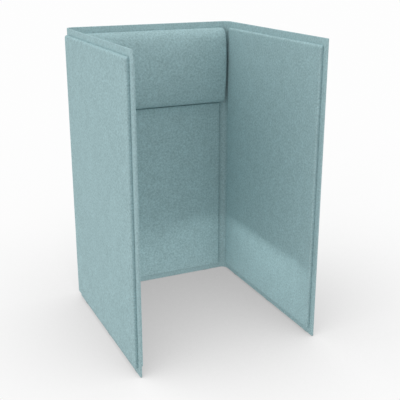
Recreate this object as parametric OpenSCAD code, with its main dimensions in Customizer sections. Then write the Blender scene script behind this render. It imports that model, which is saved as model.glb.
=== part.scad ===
// Seating partition: a U-shaped screen that stands round a seat.
// A thin carrier of three boards and two bent corners is skinned in felt and holds
// upholstered pads on both faces, with a head cushion high on the inside of the back.
// Origin: on the floor, in the middle of the overall footprint. +Z is up, the open side faces -Y.

/* [Carrier] */
// Outside width over the two wings, without the outer pads
carrier_w = 880; // [760:10:1000]
// Depth from the front edges of the wings to the outer face of the back
carrier_d = 935; // [800:5:1100]
// Height of the top edge above the floor
overall_h = 1400; // [1300:10:1600]
// Outer radius of the two rear corners
corner_r = 44; // [36:1:60]
// Thickness of the boards and of the bent corner pieces
core_t = 6; // [5:0.5:10]
// Thickness of the felt on every face and edge of the carrier
skin_t = 1; // [0.6:0.1:2]

/* [Corner joints] */
// Straight lip at each end of a bent corner piece
corner_lip = 30; // [20:1:50]
// Width of the steel strip that bridges a joint
strip_w = 24; // [16:1:34]
// Thickness of the steel strip
strip_t = 1.5; // [1:0.1:2.5]
// Clearance on each side of a strip in its slot
strip_fit = 0.1; // [0.05:0.05:0.2]

/* [Glides] */
// Height that the glides hold the carrier above the floor
glide_h = 1.5; // [1:0.5:6]
// Length of a glide
glide_l = 36; // [20:1:60]
// Diameter of the pin that fixes a glide
glide_pin_d = 3.5; // [2:0.1:4.5]
// Length of the pin above the foot of the glide
glide_pin_l = 15; // [8:1:30]
// Distance from the end of a board to its first glide
glide_inset = 60; // [40:5:120]

/* [Pads] */
// Bare margin between a pad and the upper or lower edge of the carrier
edge_margin = 30; // [24:1:50]
// Bare margin between a pad and the front edge of a wing
front_margin = 26; // [20:1:50]
// Bare strip between a pad on a wing or on the outer back and the start of a bend
bend_gap = 1; // [1:0.5:12]
// Distance of the lower back pad from the inner face of a wing
lower_back_margin = 44; // [38:1:70]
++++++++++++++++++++
From the first line above through the line that contains "side faces -Y.", quote each line exactly. Output nothing more.

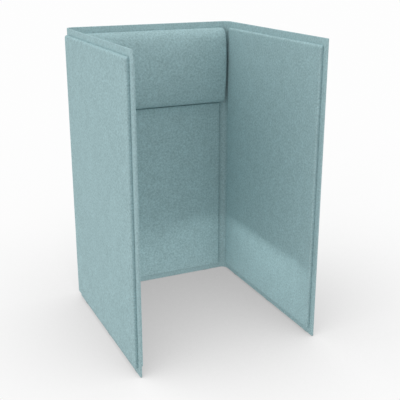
Recreate this object as parametric OpenSCAD code, with its main dimensions in Customizer sections. Then write the Blender scene script behind this render. It imports that model, which is saved as model.glb.
=== part.scad ===
// Seating partition: a U-shaped screen that stands round a seat.
// A thin carrier of three boards and two bent corners is skinned in felt and holds
// upholstered pads on both faces, with a head cushion high on the inside of the back.
// Origin: on the floor, in the middle of the overall footprint. +Z is up, the open side faces -Y.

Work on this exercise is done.